LA HABANA, Cuba, mayo (173.203.82.38) – En Cuba, hablar frente a un micrófono y una cámara de televisión inhibe al más pinto de la paloma, es decir, al más temerario, de acuerdo con una expresión popular. Pocos opinan sobre algo que los pueda señalar como desafectos a la revolución. Si alguien lo hace, jamás su criterio sale al aire o se publica en los medios del país.
Sólo Raúl puede hablar. La inmensa mayoría, como si hubiera un pacto de caballeros entre cubanos, hacen más fintas frente a un tema escabroso que un boxeador que huye del nocaut. Cuando alguien se atreve a criticar la crisis económica nacional, hablar de la necesidad de cambios en el país, o defender el derecho de los cubanos a viajar, se auto define crítico, pero “dentro de la revolución”. Hasta en las reuniones que se denominan a camisa quitada, o sin pelos en la lengua, por la profundidad de la discusión, las opiniones brotan más abrigadas que un esquimal al salir del iglú.
Sólo quienes se oponen al gobierno expresan abiertamente su opinión. Lo malo es que para ellos no hay cámaras, ni micrófonos en el país. Aunque sí existen cárceles y campañas difamatorias. Pero también hay un sector del pueblo que no teme hablar. Al parecer, porque piensan que no tienen nada importante que perder, o lo han perdido todo. Son los adultos mayores.
Pasar una hora entre un grupo de cubanos viejos, te aleja del criterio de unanimidad que muestran las autoridades, como si el pueblo fuera un coro de once millones de voces que entona un madrigal. Escuchar las opiniones de algunos jubilados en la cola para cobrar su pensión, más que un plebiscito a favor de la necesidad de cambios, es la radiografía de un fracaso con cincuenta años en el poder.
Las oficinas de correo, el Banco Popular de Ahorro (BPA) y la Casa de Cambio (CADECA), ubicadas en Belascoaín, entre Carlos III y San Miguel, se convierten en tribunas públicas cada mes. Personas que trabajaron toda la vida (adultos, ancianos, limitados, o ciudadanos sin ningún apoyo familiar), entrecruzan criterios de cómo les ha ido y va dentro de la revolución.

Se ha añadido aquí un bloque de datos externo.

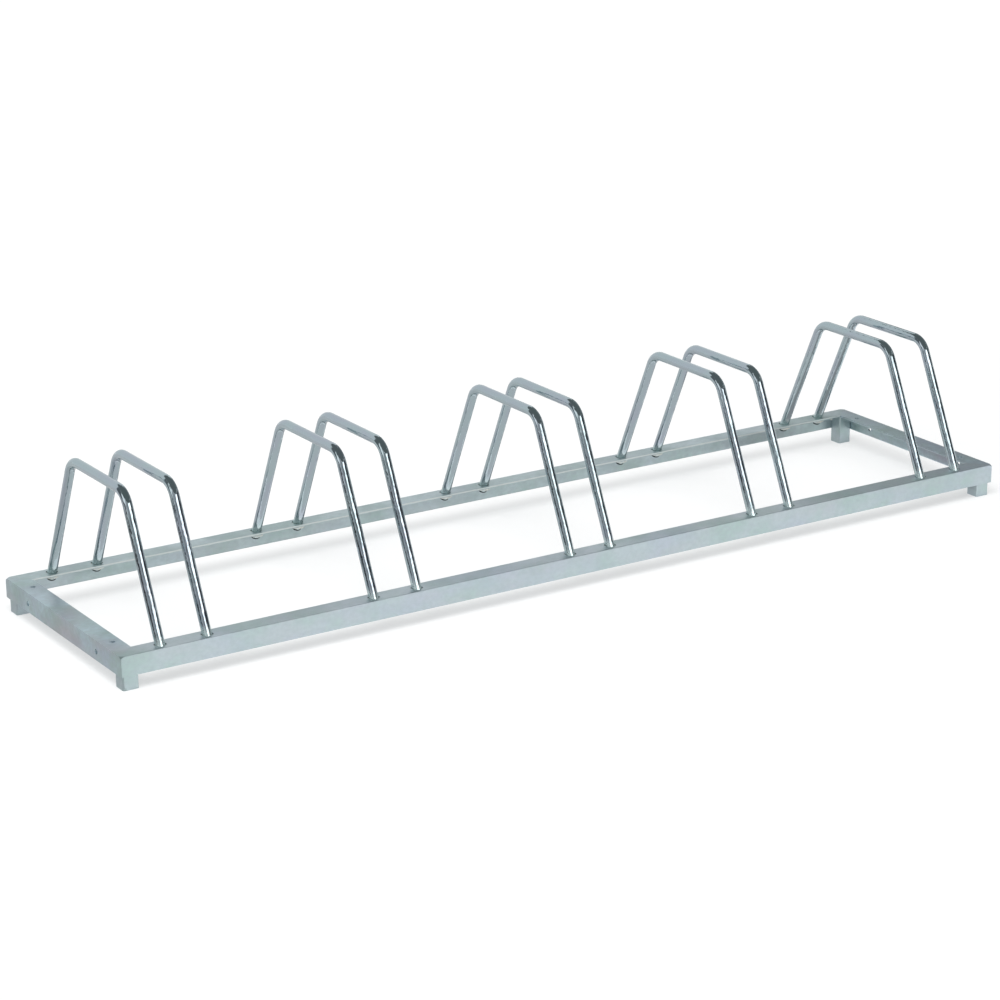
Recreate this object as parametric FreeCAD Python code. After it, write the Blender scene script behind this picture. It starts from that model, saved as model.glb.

Desde horas tempranas comienzan a llegar. Muchos se quejan de que no traen en el estómago ni café. Otros dicen que cedieron al nieto su cuota de pan. Casi ninguno consumió un desayuno completo. De ahí saltan a la falta de viviendas, el alza de los precios, las mil y una trampas para subsistir, la insuficiente pensión, y sobre todo, la pregunta del año: ¿Se acabará la libreta de abastecimiento?
En una ocasión, ante las constantes quejas, una señora expresó: “Estamos así por haraganes y corruptos. Si todos confesaran lo que han hecho en estos años, pocos serían absueltos por las leyes del país”.
Sin embargo, el criterio de la mayoría coincidió en que la mayoría de las personas de la tercera edad no tiene nada que confesar. Su pecado es ser pobres. El castigo por haber servido por más de medio siglo a la revolución.